When it comes to healthy habits, we know it’s important to get a lot of exercise, eat plenty of fresh produce, and get outdoors. Another habit many of us try to adopt is to stay away from foods containing genetically modified organisms (GMOs), but we’re often not sure why.
The alleged safety of GMO foods has long been controversial, with some saying they’re safe and others warning to stay away. But the fact that the controversy exists is alarming—if we can’t definitively prove them to be safe, why are we testing them out on ourselves? If you’re committed to a healthy lifestyle, avoiding GMOs should definitely be a priority. Here are some of the main issues with genetically modified (GM) foods:
The prevalence of certain genetically modified crops in our food supply may be contributing to the increased incidence of food allergies in the population. For example, GM soy contains a new type of protein that previously did not occur in the crop. As soy allergies have increased in tandem with the growing use of GMOs, it’s likely that the allergies stem from the new breeds.
Another problem with GMO foods is that we don’t always know what other foods factored into their creation. For instance, if rice is modified with portions of a wheat gene, a person with wheat allergies could also have an allergic reaction to the GMO rice. This is especially dangerous because genetically modified foods are more likely to spontaneously transfer genetic material from one species’ DNA to another, even if this crossbreeding was never attempted in a lab. This makes it harder to avoid known food allergens, since they could be lurking in another food without your knowledge.
The risk of allergic reactions from GMO foods is especially high for members of vulnerable populations like the working poor, elderly, and homeless. With the lack of access to basic medical services, let alone allergy testing, combined with a lack of choice in the food they eat, these are the people most likely to be exposed to GMO-related allergens and least likely to be able to get treatment.
One of the biggest problems with GMO foods is that we simply don’t know what their effects will be over time. The subtle, cumulative effects of the foods we eat make them difficult to study. If a person rarely eats vegetables but eats a serving of kale one day, that one serving of greens won’t do much to change the person’s health. On the other hand, if the same person eats kale every day for several years, they will probably experience the preventive health benefits associated with leafy greens.

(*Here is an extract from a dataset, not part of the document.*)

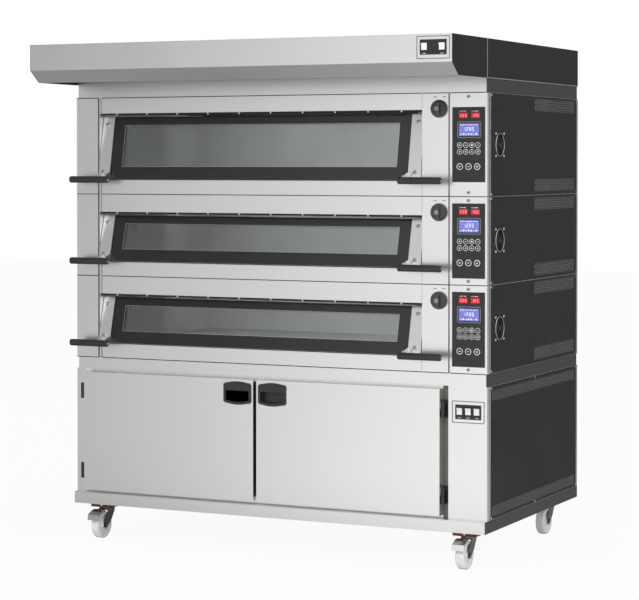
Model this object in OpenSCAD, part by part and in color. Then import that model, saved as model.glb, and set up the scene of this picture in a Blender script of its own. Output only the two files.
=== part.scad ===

The same principle applies to GMO foods. If you eat GMO corn one day, you probably won’t notice any changes. But what if this corn is a staple of your diet, eaten every day? Unfortunately, we just don’t know what the long-term effects of these foods might be. Do we really want to be the guinea pigs for this experiment?
A big reason we don’t have scientific data on these crops is that there is inadequate interest in studying them. The corporate entities who develop GMO plants have little incentive to fund studies that could have the potential to undermine their products. Likewise, since many of these corporations employ powerful lobbyists who can use this power to sway politicians, this lack of incentive extends to governing bodies like the Food and Drug Administration.

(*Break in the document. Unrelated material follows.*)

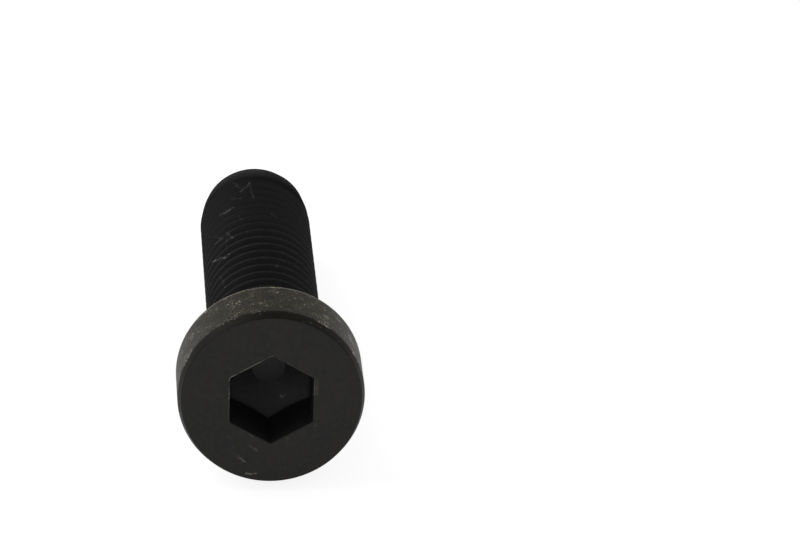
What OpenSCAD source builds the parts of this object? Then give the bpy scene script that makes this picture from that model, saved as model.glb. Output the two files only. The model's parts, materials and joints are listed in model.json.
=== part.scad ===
/* [Head] */
// Diameter of the low cylindrical head
head_d = 15.86; // [13:0.02:20]
// Height of the head, from its top face to the bearing face
head_h = 5.85; // [5:0.05:9]
// Length along the screw of the cone round the top face
crown_l = 0.85; // [0.2:0.05:2]
// Width across the screw of the cone round the top face
crown_w = 0.32; // [0.1:0.02:1]
// Bevel where the bearing face meets the side of the head
rim_bevel = 0.15; // [0.05:0.05:0.5]

/* [Hexagon socket] */
// Width across the flats of the socket
socket_af = 7.06; // [4:0.02:8]
// Depth of the socket's walls at its corners, below the top face
socket_depth = 4.9; // [3:0.1:6]
// Width of the blunt end that the punch leaves at the bottom
socket_tip_d = 2.8; // [1:0.1:3.5]
// Slope of the socket's conical bottom, in degrees
socket_slope = 30; // [10:1:35]

/* [Neck] */
// Diameter of the plain neck between the bearing face and the thread
neck_d = 9.96; // [9:0.02:12]
// Length of the neck
neck_l = 3.6; // [2:0.05:8]
// Radius of the fillet between the bearing face and the neck
neck_fillet = 0.4; // [0.1:0.05:0.8]

/* [Thread] */
// Length of the screw under the head
shank_l = 35; // [20:1:80]
// Outside diameter of the thread
thread_d = 9.9; // [9:0.02:12]
// Distance between neighbouring crests
pitch = 1.5; // [0.8:0.05:2]
// Length over which the thread comes up to its full depth beyond the neck
runout_l = 1.6; // [0.5:0.1:4]

/* [Point] */
// Length of the slight taper over the last turns of the thread
taper_l = 2.5; // [1:0.1:4]
// Diameter where the taper meets the point
taper_d = 9.26; // [8:0.02:11]
// Length of the blunt cone at the end of the screw
point_l = 2.15; // [1:0.05:4]
// Diameter of the flat end
point_d = 7.2; // [5:0.1:8]

/* [Hidden] */

// Facets round the turned surfaces, in a quarter turn of the fillet and in a turn of the thread
round_facets = 128;
fillet_steps = 6;
turn_facets = 40;

// How far one solid reaches into the next, or a cut past a face
lap = 0.3;
// Thread corners nearer than this to an end of the thread fall on that end
end_snap = 0.02;

head_r = head_d / 2;
neck_r = neck_d / 2;
thread_r = thread_d / 2;
taper_r = taper_d / 2;
point_r = point_d / 2;

// Metric thread form: depth, crest flat and root flat follow the pitch
thread_depth = 17 / 24 * pitch * sin(60);
crest_flat = pitch / 8;
root_flat = pitch / 6;
flank_l = (pitch - crest_flat - root_flat) / 2;

// Heights are measured from the bearing face, away from the head
thread_lo = neck_l - lap;
thread_hi = shank_l;
point_lo = shank_l - point_l;
taper_lo = point_lo - taper_l;

// Corners of one pitch of thread, each with its height and its depth below the crest
CORNERS = [
    [root_flat / 2, thread_depth],
    [root_flat / 2 + flank_l, 0],
    [root_flat / 2 + flank_l + crest_flat, 0],
    [pitch - root_flat / 2, thread_depth]
];
corner_count = len(CORNERS);

// Each column of corners starts this many turns below the thread and ends past it
spare_turns = 2;
row_count = corner_count * (ceil((thread_hi - thread_lo) / pitch) + spare_turns + 1);

// The thread's columns stand half a facet off, so that a facet lies flat on the ground,
// a little nearer to the axis than its corners
half_facet = 1 / 2;
facet_share = cos(180 / turn_facets);

// Height of the last full crest straight below the lying screw, for one corner of the thread form
ground_share = 1 / 4;
function last_full(corner) =
    let (first = thread_lo + pitch * ground_share + CORNERS[corner][0])
    first + pitch * floor((taper_lo - first) / pitch);

// The screw lies on two points: the rim of its head and its last full crest
last_crest = max(last_full(1), last_full(2));
rest_tilt = atan((head_r - thread_r * facet_share) / (last_crest + rim_bevel));

// Where the lying screw's axis is, and how far it reaches to the front and back
rest_height = head_r * cos(rest_tilt) - rim_bevel * sin(rest_tilt);
rest_front = (head_r - crown_w) * sin(rest_tilt) + head_h * cos(rest_tilt);
rest_back = point_r * sin(rest_tilt) + shank_l * cos(rest_tilt);

// Height of a thread corner
function corner_height(col, row) =
    thread_lo
    + pitch * ((col + half_facet) / turn_facets + floor(row / corner_count) - spare_turns)
    + CORNERS[row % corner_count][0];

// How far a height is along a stretch, from 0 at its start to 1 at its end
function share_along(height, start, length) = max(0, min(1, (height - start) / length));

// Radius of the taper and the point that end the screw, at a height
function end_radius(height) =
    thread_r
    - (thread_r - taper_r) * share_along(height, taper_lo, taper_l)
    - (taper_r - point_r) * share_along(height, point_lo, point_l);

// A point on the screw, from its column, radius and height
function turned(col, radius, height) =
    let (angle = 360 * (col + half_facet) / turn_facets)
    [radius * cos(angle), radius * sin(angle), height];

// A corner of the thread, which comes up to its full depth past the neck and is cut back at the end
function thread_corner(col, row) =
    let (
        height = corner_height(col, row),
        depth = CORNERS[row % corner_count][1] * share_along(height, neck_l, runout_l)
    )
    turned(col, min(thread_r - depth, end_radius(height)), height);

// Number of a corner in the list of points. The column after the last is the first, one pitch on.
// Corners past either end of the thread fall on that end's ring.
function corner_number(col, row) =
    let (
        own_col = col % turn_facets,
        own_row = row + corner_count * floor(col / turn_facets),
        height = corner_height(own_col, own_row)
    )
    height < thread_lo + end_snap ? own_col
    : height > thread_hi - end_snap ? turn_facets + own_col
    : 2 * turn_facets + own_col * row_count + own_row;

// A triangle, or nothing where two of its corners fall together
function triangle(a, b, c) = a == b || b == c || c == a ? [] : [[a, b, c]];

// The two triangles between neighbouring corners of two columns
function thread_patch(col, row) =
    let (
        a = corner_number(col, row),
        b = corner_number(col + 1, row),
        c = corner_number(col + 1, row + 1),
        d = corner_number(col, row + 1)
    )
    concat(triangle(a, c, b), triangle(a, d, c));

// The threaded length: a grid of corners that climbs one pitch in each turn
module thread() {
    cols = [0 : turn_facets - 1];
    start_ring = [for (col = cols) turned(col, thread_r, thread_lo)];
    end_ring = [for (col = cols) turned(col, point_r, thread_hi)];
    corners = [for (col = cols, row = [0 : row_count - 1]) thread_corner(col, row)];
    patches = [for (col = cols, row = [0 : row_count - 2]) each thread_patch(col, row)];
    start_face = [for (col = cols) col];
    end_face = [for (col = cols) 2 * turn_facets - 1 - col];
    polyhedron(concat(start_ring, end_ring, corners), concat(patches, [start_face, end_face]));
}

// The head and the neck, turned in one profile
module head_and_neck() {
    fillet = [
        for (step = [0 : fillet_steps])
            let (angle = 90 * step / fillet_steps)
            [neck_r + neck_fillet * (1 - sin(angle)), neck_fillet * (1 - cos(angle))]
    ];
    profile = concat(
        [
            [0, -head_h],
            [head_r - crown_w, -head_h],
            [head_r, crown_l - head_h],
            [head_r, -rim_bevel],
            [head_r - rim_bevel, 0]
        ],
        fillet,
        [[neck_r, neck_l], [0, neck_l]]
    );
    rotate_extrude($fn = round_facets) polygon(profile);
}

// The space that the punch makes: six flats ending in a blunt cone
module socket() {
    corner_r = socket_af / 2 / cos(30);
    cone_l = (corner_r - socket_tip_d / 2) * tan(socket_slope);
    punch_r = corner_r + lap;
    intersection() {
        translate([0, 0, -lap])
            rotate(90)
            cylinder(r = corner_r, h = socket_depth + cone_l + 2 * lap, $fn = 6);
        rotate_extrude($fn = round_facets)
            polygon([
                [0, -2 * lap],
                [punch_r, -2 * lap],
                [punch_r, socket_depth - lap * tan(socket_slope)],
                [socket_tip_d / 2, socket_depth + cone_l],
                [0, socket_depth + cone_l]
            ]);
    }
}

// The whole screw, lying with its head to the front and a corner of the socket on top
module cap_screw() {
    color("dimgray")
        translate([0, (rest_front - rest_back) / 2, rest_height])
        rotate([-90 - rest_tilt, 0, 0])
        difference() {
            union() {
                head_and_neck();
                thread();
            }
            translate([0, 0, -head_h]) socket();
        }
}

cap_screw();
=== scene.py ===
import json
from math import atan, cos, pi, radians, sin, sqrt, tan

import bmesh
import bpy
from mathutils import Matrix, Vector


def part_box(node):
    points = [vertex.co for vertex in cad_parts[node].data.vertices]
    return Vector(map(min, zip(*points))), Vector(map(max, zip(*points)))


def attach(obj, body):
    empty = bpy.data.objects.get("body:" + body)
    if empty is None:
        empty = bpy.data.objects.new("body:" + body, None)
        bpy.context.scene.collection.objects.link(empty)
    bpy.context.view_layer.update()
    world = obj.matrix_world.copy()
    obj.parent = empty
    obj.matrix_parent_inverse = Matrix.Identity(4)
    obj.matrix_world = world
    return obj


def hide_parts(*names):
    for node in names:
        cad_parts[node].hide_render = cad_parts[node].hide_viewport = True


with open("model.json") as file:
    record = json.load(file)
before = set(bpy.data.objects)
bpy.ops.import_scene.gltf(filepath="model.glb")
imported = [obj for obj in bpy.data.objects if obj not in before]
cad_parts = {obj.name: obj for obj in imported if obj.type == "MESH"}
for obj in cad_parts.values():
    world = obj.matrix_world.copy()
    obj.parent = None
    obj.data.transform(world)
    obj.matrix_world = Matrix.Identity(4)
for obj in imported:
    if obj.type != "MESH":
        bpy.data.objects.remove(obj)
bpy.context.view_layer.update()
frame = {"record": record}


# THE HEXAGON SOCKET. The screw is one piece of alloy steel, headed cold from wire and blackened
# in hot oxide. A punch leaves six flat walls with slightly round corners, and a cone with a
# blunt middle at the bottom. Bright streaks along the upper and side edges of the lip, most of
# all at the upper left, are painted highlights where those edges catch the light.

mm = 0.001
mounts = {mount["name"]: mount for mount in frame["record"]["mounts"]}
top_centre = Vector(mounts["hex_socket"]["pos_m"])
along = -Vector(mounts["hex_socket"]["axis"]).normalized()
across = Vector((1, 0, 0))
down = along.cross(across)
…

This dynamic also makes it hard to trust the data we do have, since GMO-producing companies are only motivated to conduct and release research confirming the safety of their crops. Not having enough reliable evidence of GMOs’ safety is reason enough to choose foods whose safety we can trust, such as organics and other foods voluntarily labeled non-GMO.
While the federal government is making moves to require labeling of GM foods, we’re not quite there yet. In the meantime, you can look for companies that do choose to pledge their opposition to GMOs. In addition, all foods that carry the USDA organic label are also required to be GMO-free, so by buying organic you can ensure that you’re eating foods that are safer for you and the environment.
It’s not easy to navigate the modern food landscape with a view toward health and safety. But by avoiding GMOs, choosing organic, and filling your cart with real food, you can take effective steps to stay healthy and strong.